Appellant also insists that the respondent assumed the risks of such dangers as were open and obvious, and that the admiralty rule in this respect applies. Such a contention is not presented by any exception in the case. But if it were, it is sufficient to say that there is no evidence which would warrant a finding that there existed any such open and obvious danger as that which led to the accident in question, in view of the fact that the covered hatch conveyed no warning that the strong backs or covers were not properly secured in place. Plaintiff was hired to work in the hold of the ship storing the cargo. Whatever danger attended the handling by him of the barrels of oil within the hold was a risk incident to his employment, which he assumed. He did not assume any risk occasioned by the master’s failure to furnish him with a safe place to work.
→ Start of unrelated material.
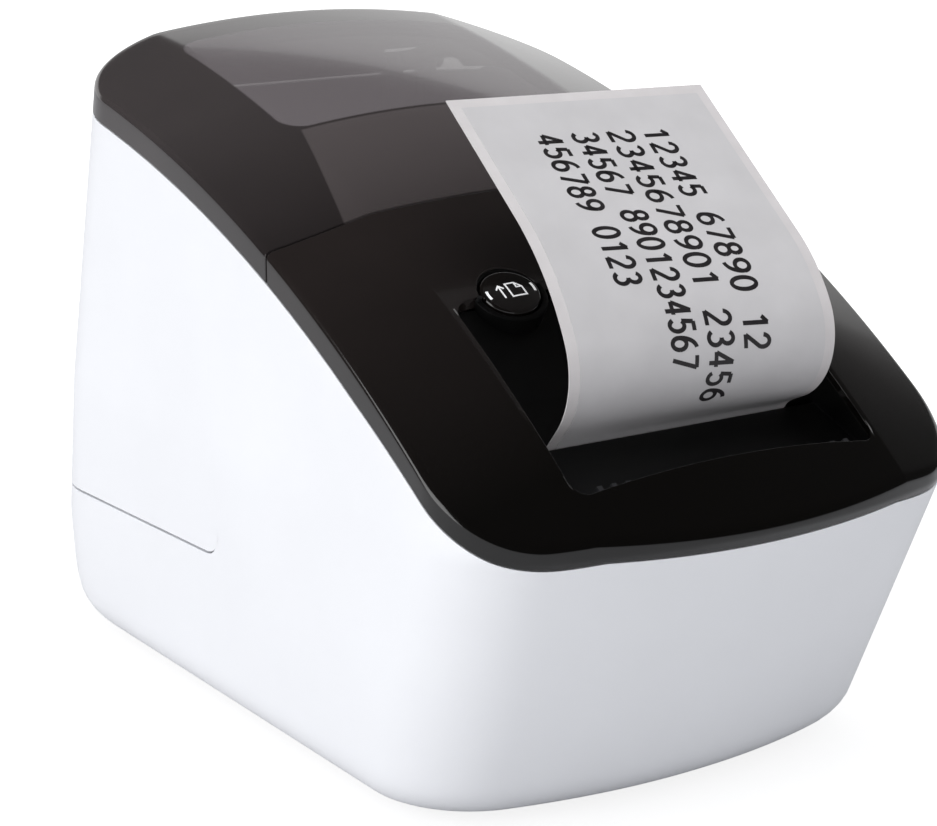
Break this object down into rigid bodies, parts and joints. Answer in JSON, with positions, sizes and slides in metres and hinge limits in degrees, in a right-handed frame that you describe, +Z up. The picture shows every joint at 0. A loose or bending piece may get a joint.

As was said in the Kennedy Case (supra, at p. 462): “ Whether the plaintiff, placed in the situation that he was by the closing of the hatch, and failing to get any response to his outcries, was chargeable with contributory negligence in going forward in the manner he did was clearly a question of fact for the jury. The plaintiff did not assume the risk. ‘ It is now the settled law of this State that the risks which a servant assumes are either such as are incident to his employment, after the master has discharged his duty of reasonable care to prevent them, or such as are quite as open and obvious to the servant as the master.’ [Eastland v. Clarke, 165 N. Y. 427.] The plaintiff was not employed to work in the ship in the darkness. The risk of falling into the open hatch in the daytime, when engaged in the work, he assumed. But the risk of falling into the hatch, when all light had been cut off by the master’s negligent act, he did not assume.”

Appellant further contends that under the admiralty rule the question of contributory negligence was one for the jury. No such question was raised upon the trial in such a way, either by motion, request to charge, or other action, as to present the case for review here. Nor as a matter of fact is there any evidence in the record which would form the basis for such an issue.

The judgment and order appealed from will be affirmed, with costs.

Clarke, P. J., Smith, Page and Greenbaum, JJ., concur.

Judgment and order affirmed, with costs.